5 April 2022

IOM3 welcomes latest IPCC report recognition of circular economy

The third instalment of the IPCC’s Sixth Assessment Report cautions against reducing effort in the fight against the climate crisis, noting that emissions can still be halved by 2030.

In 2010-2019 average annual global greenhouse gas emissions were at their highest levels in human history, but the rate of growth has slowed. However, without immediate and deep emissions reductions across all sectors, limiting global warming to 1.5°C is beyond reach.

The latest Intergovernmental Panel on Climate Change (IPCC) report released on 4 April notes sustained decreases of up to 85% in the costs of solar and wind energy, and batteries. An increasing range of policies and laws have enhanced energy efficiency, reduced rates of deforestation and accelerated the deployment of renewable energy.

IOM3 CEO Dr Colin Church welcomed the report and said, ‘This report highlights the scale of the challenge facing humanity, but makes it clear that we can still act in time. It is also welcome that the IPCC has recognised the importance of efficient materials use – moving to a more circular economy is a key element of meeting this challenge, and our members are uniquely placed to contribute to this.’

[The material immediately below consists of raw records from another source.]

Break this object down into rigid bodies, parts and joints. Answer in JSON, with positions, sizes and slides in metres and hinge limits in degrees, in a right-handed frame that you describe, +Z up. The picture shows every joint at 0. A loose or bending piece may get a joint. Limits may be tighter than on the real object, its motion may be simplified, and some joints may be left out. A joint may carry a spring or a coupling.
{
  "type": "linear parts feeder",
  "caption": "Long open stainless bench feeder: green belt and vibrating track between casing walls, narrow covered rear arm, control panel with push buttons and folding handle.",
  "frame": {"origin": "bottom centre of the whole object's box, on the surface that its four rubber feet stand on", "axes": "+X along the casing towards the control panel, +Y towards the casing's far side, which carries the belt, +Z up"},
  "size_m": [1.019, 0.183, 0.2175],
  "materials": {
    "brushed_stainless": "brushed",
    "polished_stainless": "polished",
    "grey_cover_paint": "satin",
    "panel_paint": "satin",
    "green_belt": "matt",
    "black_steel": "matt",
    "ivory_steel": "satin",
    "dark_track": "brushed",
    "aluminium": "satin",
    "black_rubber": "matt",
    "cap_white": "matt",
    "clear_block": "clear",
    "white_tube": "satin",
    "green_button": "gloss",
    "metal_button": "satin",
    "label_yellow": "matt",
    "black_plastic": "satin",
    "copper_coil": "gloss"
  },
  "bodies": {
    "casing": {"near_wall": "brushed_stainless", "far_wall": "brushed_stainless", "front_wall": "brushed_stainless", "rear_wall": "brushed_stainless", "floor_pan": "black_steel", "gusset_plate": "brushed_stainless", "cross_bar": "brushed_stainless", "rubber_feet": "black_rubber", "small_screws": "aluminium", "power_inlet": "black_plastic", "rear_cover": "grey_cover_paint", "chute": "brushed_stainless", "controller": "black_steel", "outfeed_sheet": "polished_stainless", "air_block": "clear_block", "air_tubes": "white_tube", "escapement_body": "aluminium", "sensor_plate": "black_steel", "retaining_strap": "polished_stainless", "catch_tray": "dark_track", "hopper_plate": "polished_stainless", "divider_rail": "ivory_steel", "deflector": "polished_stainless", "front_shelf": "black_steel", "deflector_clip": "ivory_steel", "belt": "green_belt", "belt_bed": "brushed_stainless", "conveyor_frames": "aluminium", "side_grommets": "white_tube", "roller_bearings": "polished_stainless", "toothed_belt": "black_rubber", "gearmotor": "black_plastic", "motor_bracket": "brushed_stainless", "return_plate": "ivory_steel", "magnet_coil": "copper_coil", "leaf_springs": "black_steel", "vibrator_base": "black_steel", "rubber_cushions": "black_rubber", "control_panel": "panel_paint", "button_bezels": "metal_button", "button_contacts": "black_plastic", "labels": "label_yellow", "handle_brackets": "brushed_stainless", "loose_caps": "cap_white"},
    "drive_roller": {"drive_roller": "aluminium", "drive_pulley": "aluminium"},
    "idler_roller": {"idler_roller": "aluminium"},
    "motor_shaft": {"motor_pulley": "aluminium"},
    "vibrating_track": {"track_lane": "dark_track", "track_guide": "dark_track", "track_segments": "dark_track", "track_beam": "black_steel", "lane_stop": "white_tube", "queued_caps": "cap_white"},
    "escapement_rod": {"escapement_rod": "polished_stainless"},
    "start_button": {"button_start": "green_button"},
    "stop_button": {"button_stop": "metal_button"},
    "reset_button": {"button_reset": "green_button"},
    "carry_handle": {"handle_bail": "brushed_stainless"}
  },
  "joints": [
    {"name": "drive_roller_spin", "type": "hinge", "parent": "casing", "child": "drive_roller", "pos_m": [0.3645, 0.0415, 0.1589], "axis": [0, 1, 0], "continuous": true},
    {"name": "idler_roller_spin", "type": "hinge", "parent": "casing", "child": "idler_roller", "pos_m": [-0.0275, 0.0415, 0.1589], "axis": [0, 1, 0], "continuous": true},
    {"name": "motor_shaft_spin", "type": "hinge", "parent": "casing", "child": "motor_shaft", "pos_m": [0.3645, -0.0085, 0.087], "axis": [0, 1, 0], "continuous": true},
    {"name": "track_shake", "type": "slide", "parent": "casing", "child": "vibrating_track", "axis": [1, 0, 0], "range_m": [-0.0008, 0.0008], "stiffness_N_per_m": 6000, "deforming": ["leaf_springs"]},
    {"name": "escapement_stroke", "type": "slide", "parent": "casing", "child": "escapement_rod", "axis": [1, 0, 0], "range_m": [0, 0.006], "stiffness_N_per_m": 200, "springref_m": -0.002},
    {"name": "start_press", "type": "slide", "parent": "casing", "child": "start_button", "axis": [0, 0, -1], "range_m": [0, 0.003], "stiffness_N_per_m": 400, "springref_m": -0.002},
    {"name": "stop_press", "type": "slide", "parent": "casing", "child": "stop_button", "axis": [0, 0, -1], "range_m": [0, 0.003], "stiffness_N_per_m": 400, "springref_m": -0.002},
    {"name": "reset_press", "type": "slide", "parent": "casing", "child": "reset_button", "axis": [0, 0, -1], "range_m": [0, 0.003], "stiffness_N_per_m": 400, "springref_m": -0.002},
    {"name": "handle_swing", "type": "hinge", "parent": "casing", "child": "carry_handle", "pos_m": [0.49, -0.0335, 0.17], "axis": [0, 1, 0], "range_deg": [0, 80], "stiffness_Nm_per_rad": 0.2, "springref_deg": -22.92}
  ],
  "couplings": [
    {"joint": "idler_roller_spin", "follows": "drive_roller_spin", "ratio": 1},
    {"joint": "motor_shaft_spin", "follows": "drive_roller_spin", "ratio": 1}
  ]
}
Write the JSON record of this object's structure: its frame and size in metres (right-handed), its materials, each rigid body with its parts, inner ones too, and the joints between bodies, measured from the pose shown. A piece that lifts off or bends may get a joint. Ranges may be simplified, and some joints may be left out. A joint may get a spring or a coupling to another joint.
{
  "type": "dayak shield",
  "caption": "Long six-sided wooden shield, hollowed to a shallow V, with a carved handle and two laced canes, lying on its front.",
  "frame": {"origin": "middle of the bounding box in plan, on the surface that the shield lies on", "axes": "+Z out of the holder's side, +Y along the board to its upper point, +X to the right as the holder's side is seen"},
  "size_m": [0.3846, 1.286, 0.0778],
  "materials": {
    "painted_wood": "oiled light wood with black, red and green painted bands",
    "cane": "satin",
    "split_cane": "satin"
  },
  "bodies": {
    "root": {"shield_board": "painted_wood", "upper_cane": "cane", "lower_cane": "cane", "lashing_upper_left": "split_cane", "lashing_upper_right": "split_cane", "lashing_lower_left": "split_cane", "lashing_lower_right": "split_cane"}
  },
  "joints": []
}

The report notes that humanity has options in all sectors to at least halve emissions by 2030 and cautions that mitigating global warming will require major transitions in the energy sector. This will involve a substantial reduction in fossil fuel use, widespread electrification, improved energy efficiency, and use of alternative fuels (such as hydrogen).

Cities and urban areas also offer significant opportunities for emissions reductions. These can be achieved through more compact cities and lower energy consumption. Zero energy or zero-carbon buildings are becoming more common and construction can play a vital part in keeping warming to below 1.5°C.

Reducing emissions in industry will involve using materials more efficiently, reusing and recycling products and minimising waste. For basic materials, including steel, building materials and chemicals, low- to zero-greenhouse gas production processes are at their pilot to near-commercial stage.

This sector accounts for about a quarter of global emissions. Achieving net zero will be challenging and will require new production processes, low and zero emissions electricity, hydrogen, and, where necessary, carbon capture and storage.

Agriculture, forestry, and other land use can provide large-scale emissions reductions and also remove and store carbon dioxide at scale. However, land cannot compensate for delayed emissions reductions in other sectors.

This assessment shows that limiting warming to around 2°C  still requires global greenhouse gas emissions to peak before 2025 at the latest, and be reduced by a quarter by 2030.